In recent years, major financial institutions, including JPMorgan Chase and Goldman Sachs, have paid hundreds of millions in fines for failing to adequately supervise their algorithmic trading desks. Regulators are increasingly holding firms accountable for the autonomous behavior of their code, signaling that "the algorithm did it" is no longer a valid legal defense.
Socioeconomic Fallout and Market Trust
Spoofing is often called a "Victimless Crime" because the losses are spread across thousands of anonymous participants. In reality, it is a Tax on Liquidity. When market makers know they are being spoofed, they widen their spreads to protect themselves from risk. These wider spreads are paid for by every retail investor, pension fund, and 401(k) participant in the country.

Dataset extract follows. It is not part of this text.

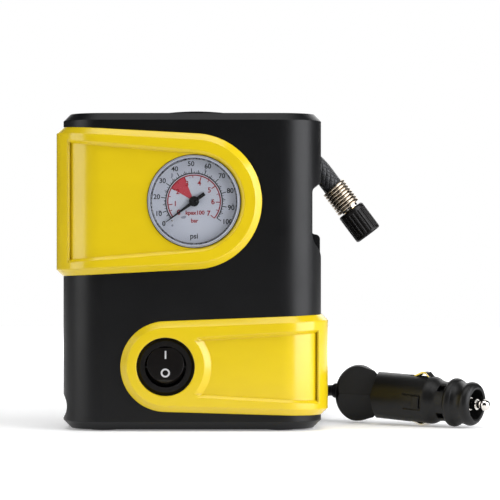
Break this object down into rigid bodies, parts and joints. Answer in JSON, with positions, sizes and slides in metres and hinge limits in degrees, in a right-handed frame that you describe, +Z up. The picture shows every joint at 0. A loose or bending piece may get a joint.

Furthermore, spoofing erodes the fundamental trust in the fairness of the US financial system. If investors believe that the "game is rigged" by phantom orders and manipulative machines, they are less likely to participate in the capital markets. This leads to lower liquidity, higher volatility, and a less efficient economy. Ensuring the integrity of the order book is not just a technical requirement—it is a cornerstone of economic stability.
Ultimately, the fight against spoofing is a never-ending cycle of innovation and regulation. As algorithms grow more autonomous, their ability to both commit and detect fraud will continue to scale. For the professional investor, the lesson is clear: in a market of phantoms, the only way to survive is to build systems that are as resilient to deception as they are fast in execution.